Monday, April 20, 2009

Cable Technique

Process Knitter: This type of knitter is not worried about when or even if a project is ever completed, but simply enjoys the process of knitting.

Project Knitter: This type of knitter totally wants to wear that cute little chic sweater.

I believe that on most days I fall into the second category.

However, not on my current project.

I will almost always let a mistake slide or fudge the pattern in some way to fix it in order to get to the finished product so that I can wear it without a care that there may be a mistake hidden somewhere in the mix of things. I'm being a rebel to myself and not doing that this time around. I want this project to be right in order to publish it. I have ripped back this project so many times my yarn is becoming more and more frayed as time goes on.
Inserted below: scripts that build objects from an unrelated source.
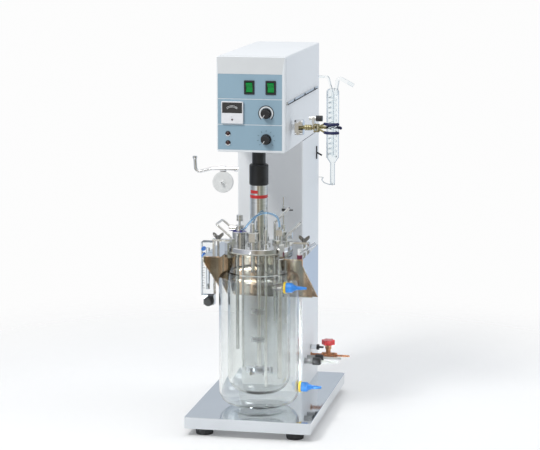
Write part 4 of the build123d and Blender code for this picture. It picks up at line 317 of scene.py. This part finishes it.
# Housing: hose hook, port of the thin line, brow over the panel, grooves between the panel's fields,
# painted shadow in black on the underside of the rail, and the motor's spigot below the head
margin = 0.0003          # by which a face's centre has to be past a place
facing = 0.5             # part of a normal along a direction, from which a face counts as turned that way
squarely = 0.9           # the same, without the rounded edges round a flat face
dress("column_shell", white_paint, (lambda c, n: c.x > head_high.x + margin, black_plastic))
dress("rear_cover", white_paint, (lambda c, n: c.y > cover_face + margin, barb_white))
dress("front_bezel", white_paint, (lambda c, n: c.z > panel_top and n.y < -squarely, bezel_grey))
dress("control_panel", panel_blue, (lambda c, n: n.y < -facing and c.y > head_front + margin, white_line))
# Black underside of the rail: painted shadow
dress("side_rail", rail_steel, (lambda c, n: n.z < -facing, black_plastic))
dress("drive_motor", motor_grey, (lambda c, n: c.z < head_low.z + margin, anodised_black))


# Bracket: painted reflections of the room in front, as warm streaks, on the faces turned inwards
def turned_inwards(c, n):
    """Whether a face is turned neither up, nor back, nor outwards."""
    outwards = n.x if c.x > 0 else -n.x
    return max(n.z, n.y, outwards) < facing


dress("shelf_bracket", bracket_steel, (turned_inwards, bracket_painted_reflection))

# Yellow collars of the two hose caps, which end further out on the lower one
upper_collar_end, lower_collar_end = 0.0800, 0.1026
between_caps = 0.2
dress("hose_caps", cap_blue,
      (lambda c, n: c.x < (upper_collar_end if c.z > between_caps else lower_collar_end), cap_yellow))

# Violet ring of the addition port
ring_bottom, ring_top = 0.462, 0.4655
dress("addition_port", bright_steel, (lambda c, n: ring_bottom < c.z < ring_top, ring_violet))

# Rotameter: the steel valve block under the body
rotameter_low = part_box("rotameter_body")[0]
dress("rotameter_fittings", fitting_blue, (lambda c, n: c.z < rotameter_low.z + margin, plate_steel))

# Water row: barbs of the sockets, clear elbow of the vent, stem of the handwheel
barb_start = 0.1012
elbow_end, elbow_bottom = 0.0951, 0.125
stem_top = 0.1425
dress("water_sockets", socket_grey, (lambda c, n: c.x > barb_start, barb_white))
dress("union_nuts", black_plastic, (lambda c, n: c.x < elbow_end and c.z > elbow_bottom, elbow_clear))
dress("valve_handwheel", wheel_red, (lambda c, n: c.z < stem_top, bronze))

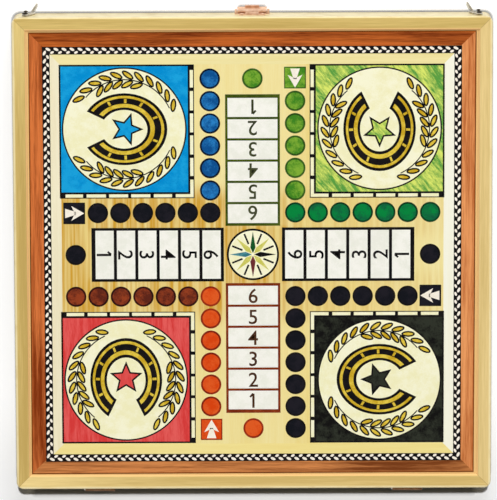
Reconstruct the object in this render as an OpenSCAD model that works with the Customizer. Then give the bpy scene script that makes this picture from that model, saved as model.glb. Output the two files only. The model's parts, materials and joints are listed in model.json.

I'm continuing to take my fingerless mitt project from design sketch to finished project. There have so far been eleventy bajillion steps in doing so.

The problems have been numerous.

One of the things that was really bugging me yesterday was the look of the cables. It had nothing to do with pattern and everything to do with technique. As the cables would cross and then attach themselves to the next stitch, the one that was attaching itself to the next stitch always seemed wonky and larger than it's peers. You may remember me complaining of this once before here.

The problem, it seems was not in tension, but in size. As in that, somehow, the way that I was creating the problem stitches made them use more yarn, thus creating larger loops. I thought that if I increased the tension, really tightened up the stitches, then the problem would go away, disappear forever. Not so. All I did was make the stitches on the next row nearly impossible to complete and still had huge stitches.

I now have the solution to that little problem (thanks to a wonderful person's advice on Ravelry) and a great need to share it with you!

To make neater, tighter, more professional looking cables: Whether going from a purl to a knit or a knit to a purl, it doesn't matter which direction,
Move the yarn to the direction of the stitch that must be made next before taking the stitch you have just made off the left needle.

For example:

You have the following cable stitch layout:

P P K K K K P P - where you are going to be doing a cable with the Ks (which direction they cross is unimportant in this instance.)

1. You would do one purl, move it off the left needle and onto the right. 2. Again, make the next purl, but before taking it off of the left needle, move the yarn to the back, then remove the loop from the left needle to the right.
3. Make your cable up until the last knit stitch.

4. Make the knit stitch, but before moving it off of the left needle, move your yarn forward, then move the loop from the left to the right needle and begin your last two purls.

It is amazing the difference that I've had in my cables since learning this! I'm just shocked and stupified over it. It's like (in my silly mind anyway) you are making a yarn sandwich. You make the stitch, move the yarn so that it sits between the two halves of the stitch (see? a sandwich!) and then move it. The yarn now holds down and shortens the stitch that was causing all the fuss!

Completely Off Topic:

Beware what beautiful trees you plant near your home and driveway. In this case a beautiful Gonzaga Cherry Tree. See the gorgeous carnation-like flowers?

It just might make it snow pink blossoms everywhere and make your home and automobiles look like they've been in a rose parade.